“The Cross is not the cross of man, but the Cross of God, and it can never be fully comprehended through human experience…It is a gate through which any and every individual can enter into oneness with God. But it is not a gate we pass through; it is one where we abide in the life that is found there.” Oswald Chambers
Like so many of us, I took the shame of my past and, once I became a Christian, turned it in the Cross that I was meant to bear throughout my life journey. There are even scriptures that, if not investigated properly, can seem to support the belief that it is God’s will for this to happen. One such is found in Matthew 16:24, where Jesus says, “If anyone would come after me, let him deny himself and take up his cross and follow me.” It has taken me years to fully understand what “my cross” really means.

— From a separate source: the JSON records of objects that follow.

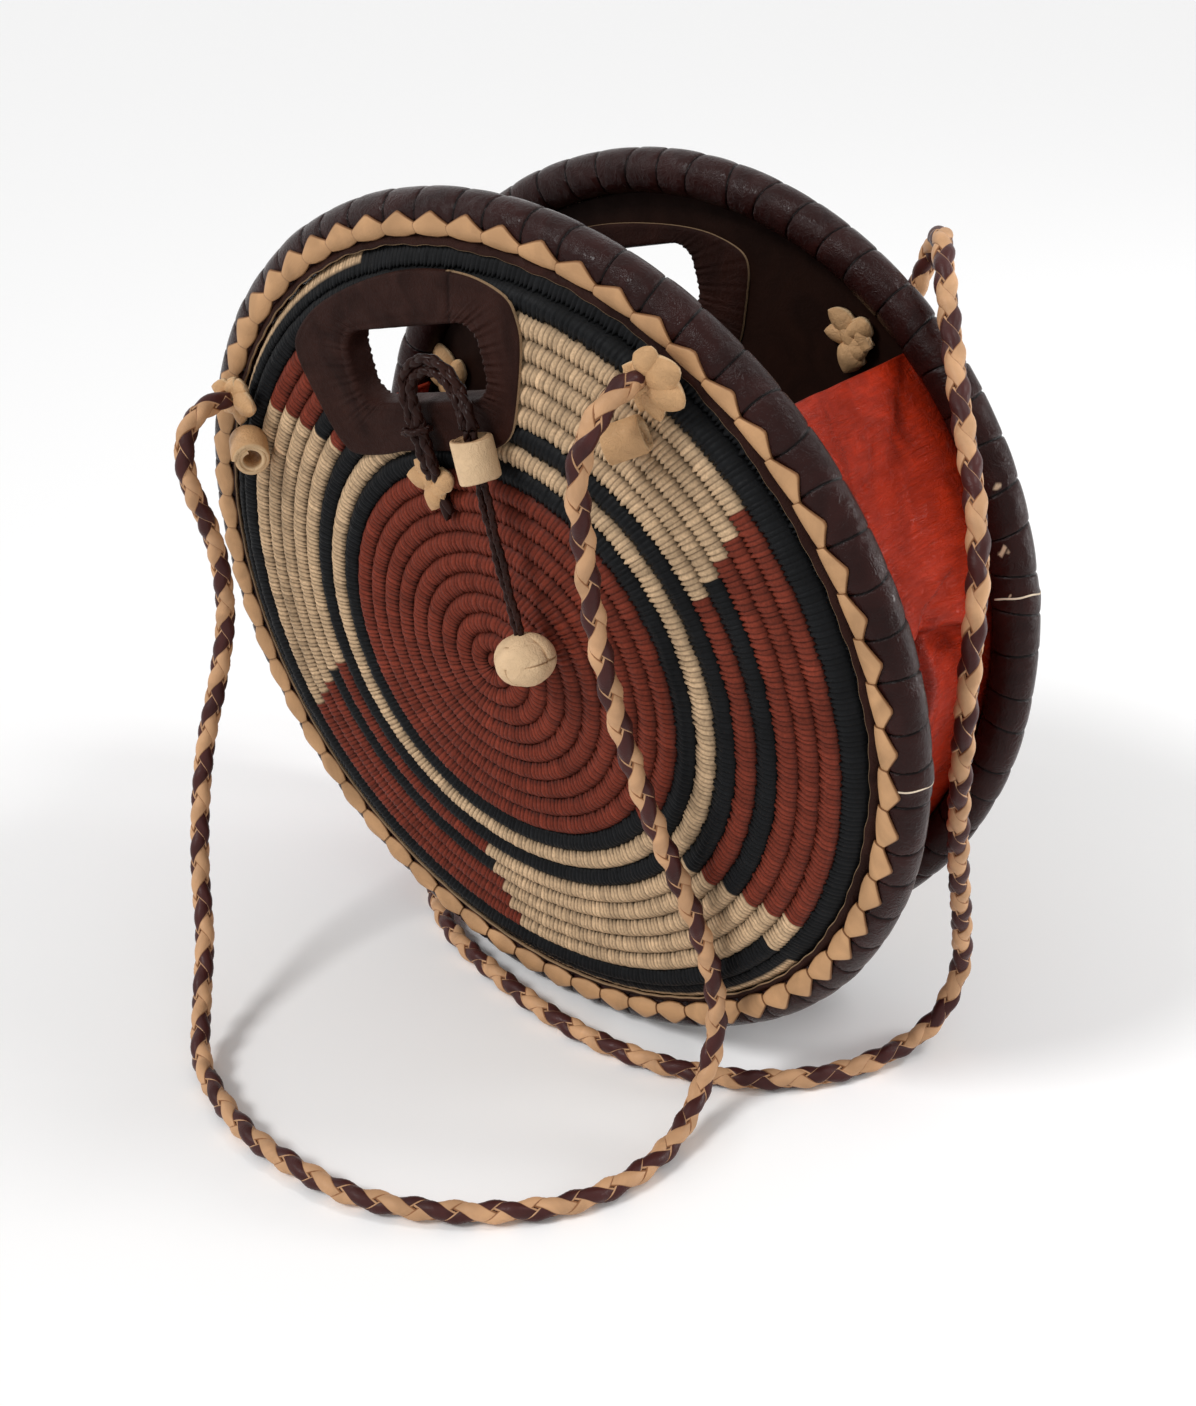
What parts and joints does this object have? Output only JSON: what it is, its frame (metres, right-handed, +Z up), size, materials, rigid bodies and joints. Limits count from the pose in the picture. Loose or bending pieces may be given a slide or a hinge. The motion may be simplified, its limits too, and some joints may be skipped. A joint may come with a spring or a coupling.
{
  "type": "woven_handbag",
  "caption": "Round handbag of two domed coiled-basket discs with dark leather rims, red leather gusset, a hand hole in each disc, a toggle closure and two long braided straps.",
  "frame": {"origin": "on the table under the middle of the bag's box, straps left out", "axes": "+Z up; the bag stands on its two rims with its front disc facing -Y; +X is to the right as seen from the front"},
  "size_m": [0.3638, 0.2985, 0.3557],
  "materials": {
    "coil": "matte",
    "dark_leather": "satin",
    "lining": "matte",
    "lacing": "matte",
    "red_leather": "satin",
    "strap": "matte",
    "tan_leather": "matte",
    "dark_cord": "matte"
  },
  "bodies": {
    "rear_panel": {"rear_basket": "coil", "rear_lining": "lining", "rear_rim_roll": "dark_leather", "rear_rim_band": "dark_leather", "rear_rim_lacing": "lacing", "rear_handle_facing": "dark_leather", "rear_handle_backing": "dark_leather", "rear_strap_knot_left": "tan_leather", "rear_strap_knot_right": "tan_leather", "gusset_right": "red_leather", "gusset_left": "red_leather", "gusset_bottom": "dark_leather", "rear_strap": "strap"},
    "front_panel": {"front_basket": "coil", "front_lining": "lining", "front_rim_roll": "dark_leather", "front_rim_band": "dark_leather", "front_rim_lacing": "lacing", "front_handle_facing": "dark_leather", "front_handle_backing": "dark_leather", "front_strap_knot_left": "tan_leather", "front_strap_knot_right": "tan_leather", "front_strap_bead_left": "tan_leather", "front_strap_bead_right": "tan_leather", "closure_anchor_knot": "tan_leather", "closure_arch": "dark_cord", "closure_keeper_loop": "dark_cord", "front_strap": "strap"},
    "closure_tail": {"closure_tail": "dark_cord", "closure_ball": "tan_leather"},
    "closure_slider": {"closure_slider": "tan_leather"}
  },
  "joints": [
    {"name": "mouth_hinge", "type": "hinge", "parent": "rear_panel", "child": "front_panel", "pos_m": [0.04262, -0.01956, 0.01249], "axis": [0.9724, -0.0284, 0.2317], "range_deg": [-8, 7], "deforming": ["gusset_right", "gusset_left", "gusset_bottom", "front_strap"]},
    {"name": "closure_tail_swing", "type": "hinge", "parent": "front_panel", "child": "closure_tail", "pos_m": [0.0124, -0.07994, 0.27677], "axis": [-0.969, 0.0295, -0.2454], "range_deg": [0, 60]},
    {"name": "closure_slider_slide", "type": "slide", "parent": "closure_tail", "child": "closure_slider", "axis": [0.2461, 0.0238, -0.9689], "range_m": [0, 0.045]}
  ]
}
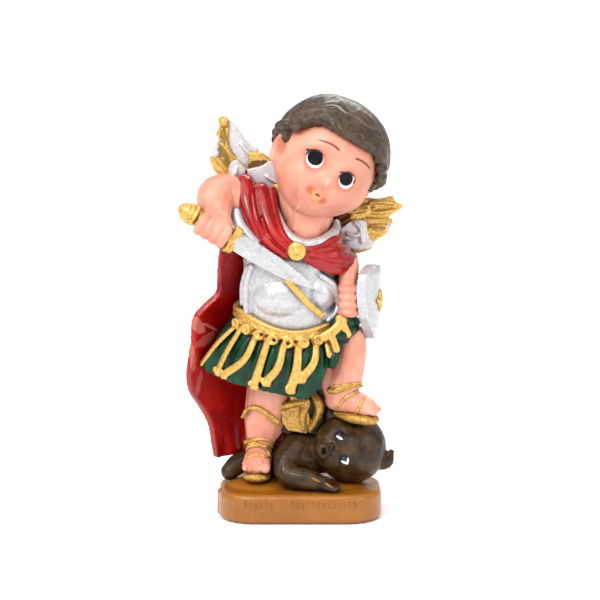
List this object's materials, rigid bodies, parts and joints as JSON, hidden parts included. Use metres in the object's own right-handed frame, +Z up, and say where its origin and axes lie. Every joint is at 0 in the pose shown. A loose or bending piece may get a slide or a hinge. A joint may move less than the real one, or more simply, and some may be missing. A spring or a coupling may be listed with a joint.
{
  "type": "archangel statue",
  "caption": "Painted cast-resin statuette of a winged child warrior saint in a cape, with sword and shield, treading on a prone horned demon, all on one round-cornered plinth.",
  "frame": {"origin": "middle of the plinth's flat underside", "axes": "+X to the viewer's right, +Y away from the viewer, +Z up"},
  "size_m": [0.052, 0.0285, 0.0994],
  "materials": {
    "painted_resin": "cast resin under glossy hand-laid paint",
    "skin_paint": "satin peach skin paint",
    "hair_paint": "satin dark brown paint",
    "red_paint": "glossy red paint, thin on the fold crests",
    "green_paint": "glossy dark green paint",
    "silver_paint": "silver flake paint",
    "gold_paint": "gold flake paint",
    "demon_paint": "glossy dark brown paint, worn on the high places",
    "ochre_paint": "glossy ochre paint"
  },
  "bodies": {
    "root": {"archangel_statue": "painted_resin"}
  },
  "joints": []
}
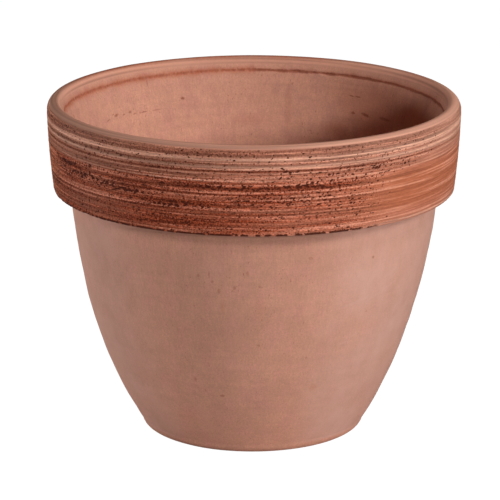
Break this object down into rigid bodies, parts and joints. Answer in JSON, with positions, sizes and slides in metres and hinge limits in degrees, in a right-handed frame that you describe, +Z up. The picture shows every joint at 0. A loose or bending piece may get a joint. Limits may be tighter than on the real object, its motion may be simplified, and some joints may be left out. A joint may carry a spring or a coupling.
{
  "type": "terracotta plant pot",
  "caption": "Round terracotta plant pot with a curved tapering body, a deep turned rim band, a rounded lip and a central drain hole in a ring foot.",
  "frame": {"origin": "centre of the ring foot, on the surface the pot stands on", "axes": "+Z up along the pot's axis of turning, through the mouth; the pot is round, so X and Y are any two level directions"},
  "size_m": [0.3, 0.3, 0.246],
  "materials": {
    "terracotta": "matte"
  },
  "bodies": {
    "root": {"pot": "terracotta"}
  },
  "joints": []
}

When I first became a Christian, I took refuge in knowing that I was made “a whole new creation” in Christ Jesus! I needed that, for I am a woman with a shameful past.
However, what I did not know or yet understand about Jesus was that, part of Him making me a whole new creation involved Him REDEEMING my past, not merely covering it over.
He truly does want to make “All things new”, just as He promises in Rev. 21:5. So, much to my dismay and, to be honest, terror, not long after coming to truly receive and follow Jesus at the age of 30, He began to walk me through the most challenging years of my life, as one by one, each area of sin, fear, and shame that had held me captive all my life, was marched before His truth and light and redefined and redeemed by His glory. I had NO idea that who I was, and how I operated had ALL been a sham; a labyrinth of hiding places, and a network of schemes I had cleverly been devising since a young child to protect myself from my greatest fears. And I had NO IDEA that those fears had been holding me hostage since I was a young child. After all, who are we without our shams, our cleverly devised hiding places? There were many times I would have rather given Him up than go on another minute, however, like a skilled surgeon who knows the precise move of the scalpel to separate the disease and threat of death from the living tissue, He knew where to move the scalpel to break me and heal me all at the same time. I knew that to give up on this Surgery was to give up on Life itself, and I couldn’t do it. Somewhere along this journey, I realized that there was a greater Force alive in me that compelled me forward, that would not allow me to retreat. This force was Jesus, alive and living in me, what a miracle! The words of John 1:4-5 were coming alive inside my heart and soul, conquering territory, demanding submission, “In him was life, and the life was the light of men. The light shines in the darkness and the darkness has not overcome it.”
I am still allowing His healing and amazing “Light” to come, I trust His light and I no longer fear it, but welcome this scalpel of Truth. I no longer fear who I am, or who I am not. My identity is as Alive as the One who writing my story, even right now as I type these words, it no longer bothers me that I don’t know the ending.
You see, my Cross has become my story. I didn’t understand this at first. Even though I never could articulate this, I lived out, or tried to live out my Christian walk by defining how I would follow Jesus what MY cross would look like. It has taken me some years and some very humiliating circumstances to see and understand that it was never my choice to determine those things.
I simply come, and I identify with HIS CROSS, and I let Him decide.
He gets to become my source of Identity that is based in Truth and Light. My cross is the place I die to my own control over myself, and I get to entrust myself Wholly to my LORD. Without it, no divine surgery takes place, and as surely as the sun rises, I will begin to rebuild my sacred hiding places once more. Yet, as I take it up, the very Living Presence of God and Love take up residence in me, and I Become who I could never be without Him.